Skip to content

roark-xoxo/roark-privacy-analyser

Repository files navigation

Privacy Analyser

A Node.js application that scrapes websites and checks for GDPR privacy violations.

You can try it here: roark.at/app

How to Use

Getting started

If you are running this for the first time, ensure all dependencies are installed by running

npm install

If you plan to also use Playwright to analyse websites instead of the default Puppeteer you also need to run:

npx playwright install

Command Line

The simplest way to use it is to execute:

node app.js

This action will prompt you for the URL you wish to analyse and the maximum number of pages you want analysed. It will then launch the process in the background and deliver the results in the terminal.

In Script

You can execute this from within another script. All that is required is to import the getScrapeResults function and pass it the arguments.
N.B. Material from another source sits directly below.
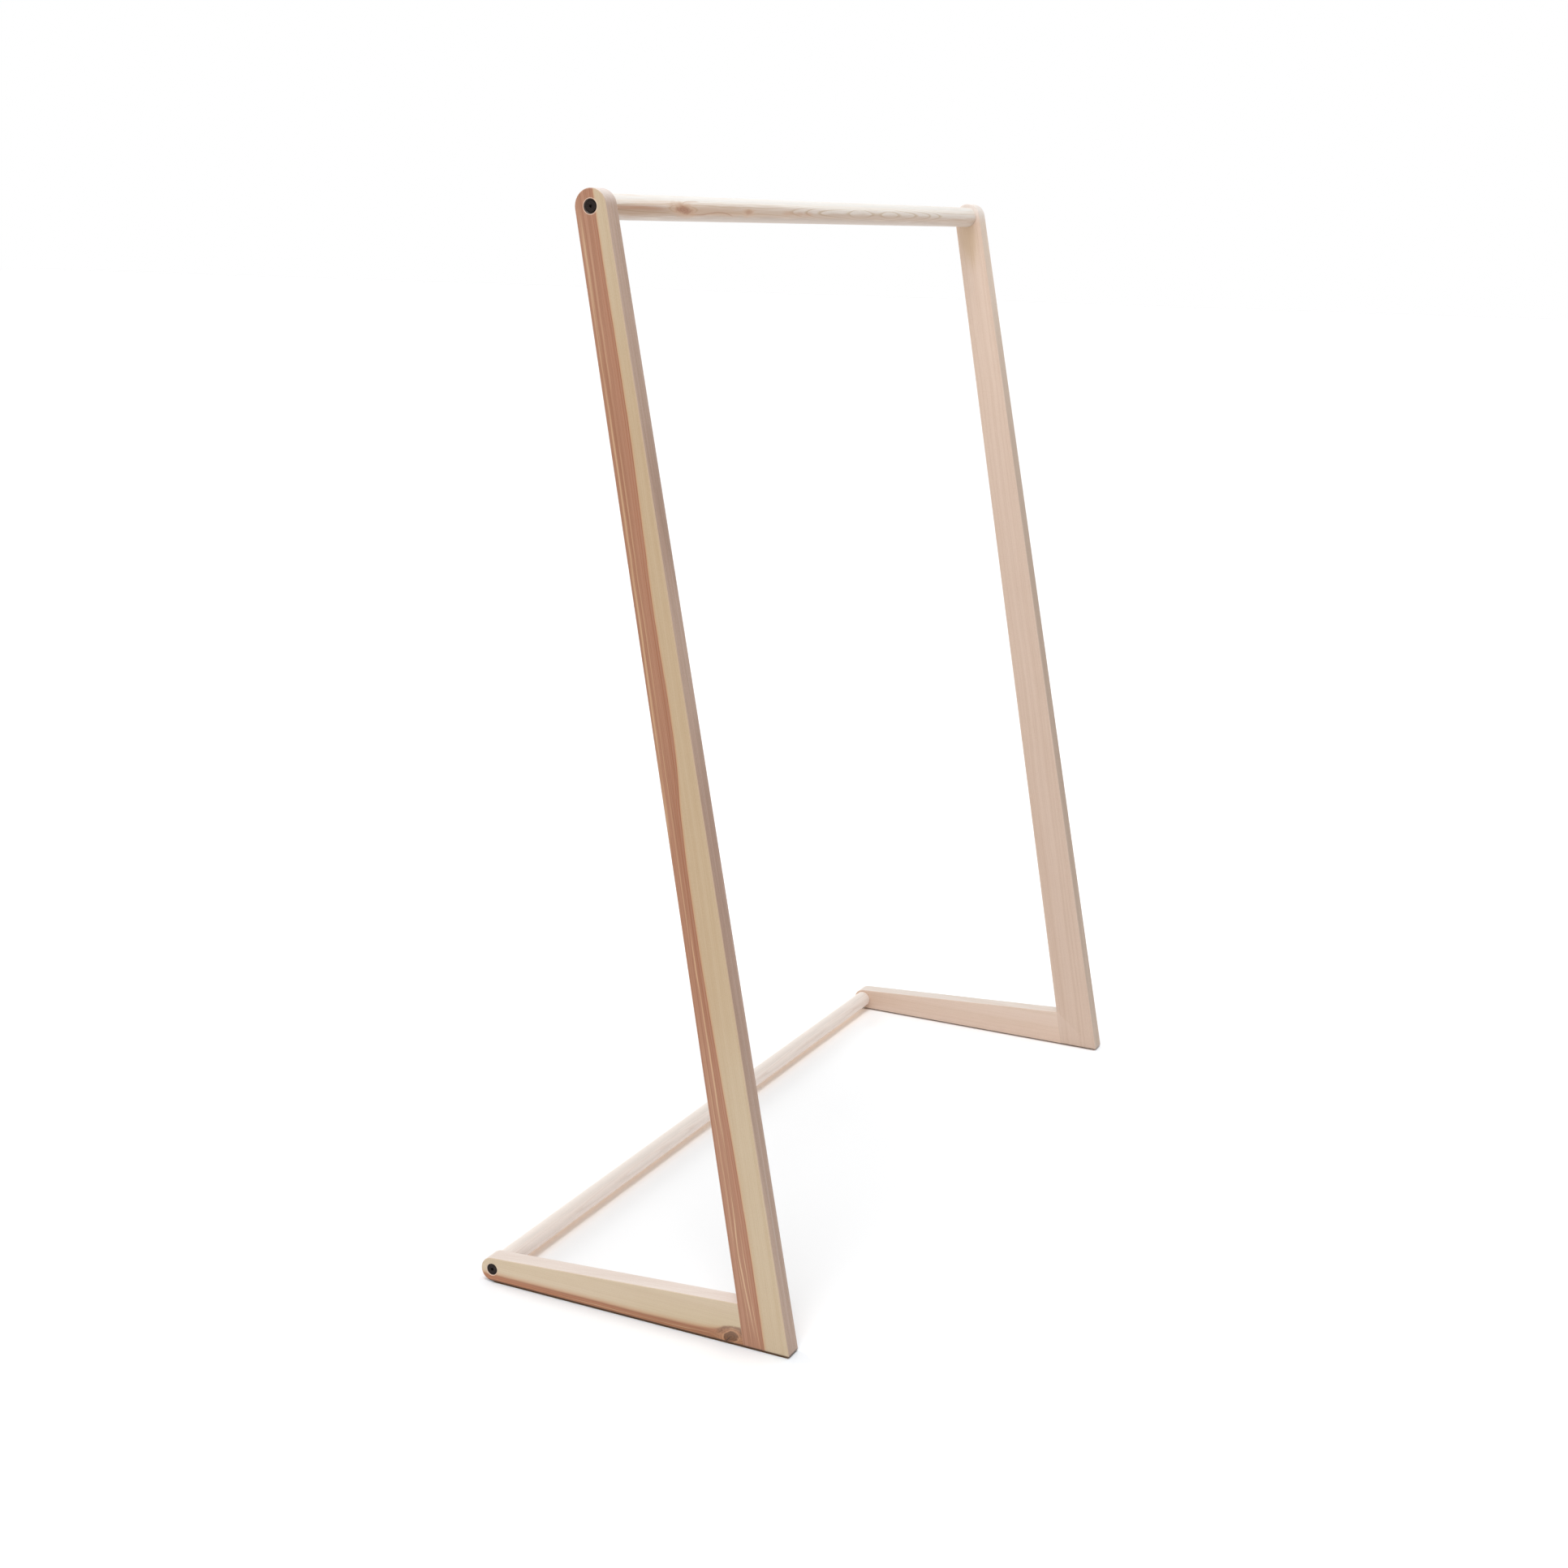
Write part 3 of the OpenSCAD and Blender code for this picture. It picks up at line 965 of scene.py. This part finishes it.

The minimum requirement is as follows:

import { getScrapeResults } from "./lib/scrape.js";

/**
 * @typedef {import('./lib/types.js').ScraperOptions} ScraperOptions
 */

/** @type {ScraperOptions} */
const options = {
  engine: "puppeteer",
  pageLimit: 5,
  log: false,
  waitUntil: "load",
};

(async () => {
  const data = await getScrapeResults({ url: "google.com", options });
  console.log(data);
})();

Also, have a look at the example.js file.

Child Process

You can execute the child-process.js file from another Bun or Node app via child_process and listen for the results via IPC.